Scotland Yard cracks biggest banking fraud operation  


The average loss from those who reported being targeted is believed to be GBP 10,000…reports Asian Lite News

Scotland Yard said its officers have led a major operation to take down an international “one-stop spoofing shop” in the UK’s biggest-ever banking fraud operation worth millions of pounds and resulting in 120 arrests.

According to the Metropolitan Police, more than 200,000 potential victims in the UK alone were directly targeted through the fraud website iSpoof.

At one stage, almost 20 people every minute of the day were being contacted by scammers hiding behind false identities using the site and posing as representatives of leading banks such as Barclays, Santander, and HSBC.

Losses reported to Action Fraud in the UK as a result of the spoof calls and texts via iSpoof is estimated at around GBP 48 million but as the frauds are vastly under-reported, the full amount is believed to be much higher.

“By taking down iSpoof we have prevented further offences and stopped fraudsters targeting future victims,” said Detective Superintendent Helen Rance, who leads on cybercrime for the Met Police.

“Our message to criminals who have used this website is we have your details and are working hard to locate you, regardless of where you are,” she said.

Over the course of this week, around 70,000 UK phone numbers targeted by criminals will be alerted by the Met Police via text message and asked to contact the force.

Scotland Yard’s Cyber Crime Unit worked with international law enforcement, including authorities in the US and Ukraine, to dismantle the iSpoof website this week. It enabled criminals to appear as if they were calling from banks, tax offices, and other official bodies as they attempted to defraud victims.

“The exploitation of technology by organised criminals is one of the greatest challenges for law enforcement in the 21st century,” said Met Police Commissioner Sir Mark Rowley.

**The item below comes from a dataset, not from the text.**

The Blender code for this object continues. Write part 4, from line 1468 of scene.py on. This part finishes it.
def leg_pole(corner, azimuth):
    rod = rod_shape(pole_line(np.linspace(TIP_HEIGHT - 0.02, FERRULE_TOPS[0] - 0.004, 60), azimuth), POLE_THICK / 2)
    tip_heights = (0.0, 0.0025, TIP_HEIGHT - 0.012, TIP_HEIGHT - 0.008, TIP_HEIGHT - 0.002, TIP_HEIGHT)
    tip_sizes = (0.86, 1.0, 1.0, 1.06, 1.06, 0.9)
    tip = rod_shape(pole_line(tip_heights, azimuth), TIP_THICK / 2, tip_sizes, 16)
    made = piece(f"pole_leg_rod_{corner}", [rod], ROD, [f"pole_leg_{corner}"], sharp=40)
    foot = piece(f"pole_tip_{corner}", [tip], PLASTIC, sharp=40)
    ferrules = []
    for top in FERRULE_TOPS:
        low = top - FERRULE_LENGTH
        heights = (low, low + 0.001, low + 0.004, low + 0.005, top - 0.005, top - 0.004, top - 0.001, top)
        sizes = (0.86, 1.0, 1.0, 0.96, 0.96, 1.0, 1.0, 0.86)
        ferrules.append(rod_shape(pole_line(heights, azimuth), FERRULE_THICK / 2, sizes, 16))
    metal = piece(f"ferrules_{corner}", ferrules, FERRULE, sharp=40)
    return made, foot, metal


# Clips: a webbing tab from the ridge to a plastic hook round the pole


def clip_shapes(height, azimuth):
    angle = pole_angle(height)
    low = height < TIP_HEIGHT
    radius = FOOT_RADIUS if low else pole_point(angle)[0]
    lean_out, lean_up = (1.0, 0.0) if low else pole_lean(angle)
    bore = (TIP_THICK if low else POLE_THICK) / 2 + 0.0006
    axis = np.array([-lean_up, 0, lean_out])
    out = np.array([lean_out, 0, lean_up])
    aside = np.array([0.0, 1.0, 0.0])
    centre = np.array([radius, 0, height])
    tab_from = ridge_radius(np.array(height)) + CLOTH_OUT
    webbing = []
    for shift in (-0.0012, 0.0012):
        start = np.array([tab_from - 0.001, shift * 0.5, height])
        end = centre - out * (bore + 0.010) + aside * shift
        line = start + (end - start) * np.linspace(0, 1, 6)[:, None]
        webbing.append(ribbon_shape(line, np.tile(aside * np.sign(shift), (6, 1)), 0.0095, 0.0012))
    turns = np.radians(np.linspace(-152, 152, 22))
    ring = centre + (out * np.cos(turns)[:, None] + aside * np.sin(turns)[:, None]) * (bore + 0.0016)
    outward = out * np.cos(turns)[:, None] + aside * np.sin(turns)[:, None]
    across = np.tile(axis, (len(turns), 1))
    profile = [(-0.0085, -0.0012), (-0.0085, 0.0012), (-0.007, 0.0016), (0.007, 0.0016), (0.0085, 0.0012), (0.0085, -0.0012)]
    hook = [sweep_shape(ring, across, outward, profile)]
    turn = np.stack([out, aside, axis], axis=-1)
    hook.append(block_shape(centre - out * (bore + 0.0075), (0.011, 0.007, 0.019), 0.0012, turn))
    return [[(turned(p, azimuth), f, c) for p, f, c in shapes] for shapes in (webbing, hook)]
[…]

“Together with the support of partners across UK policing and internationally, we are reinventing the way fraud is investigated. The Met is targeting the criminals at the centre of these illicit webs that cause misery for thousands. By taking away the tools and systems that have enabled fraudsters to cheat innocent people at scale, this operation shows how we are determined to target corrupt individuals intent on exploiting often vulnerable victims,” he said.

The Met’s Cyber and Economic Crime Units co-coordinated the operation with Europol, Eurojust, the Dutch authorities and the FBI. In the UK, the vast majority of the arrests are on suspicion of fraud.

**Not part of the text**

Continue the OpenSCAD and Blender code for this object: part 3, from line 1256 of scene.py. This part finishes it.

iSpoof allowed users, who paid for the service in Bitcoin, to disguise their phone numbers so it appeared they were calling from a trusted source.

This process is known as “spoofing”. Criminals attempt to trick people into handing over money or providing sensitive information, such as one-time passcodes to bank accounts.

The average loss from those who reported being targeted is believed to be GBP 10,000.

The Met’s Cyber Crime Unit began investigating iSpoof in June 2021 under the name of Operation Elaborate.

Investigators infiltrated the site and began gathering information alongside international partners.

The website server contained a “treasure trove” of information in 70 million rows of data, including Bitcoin records.

Because the pool of 59,000 potential suspects is so large, investigators are focusing first on UK users and those who have spent at least GBP 100 of Bitcoin to use the site.

A wave of UK arrests followed with details of other suspects passed onto law enforcement partners in the Netherlands, Australia, France, and Ireland.

Earlier this month the suspected organiser of the website was arrested in east London and has been charged with a range of offences and remanded in custody.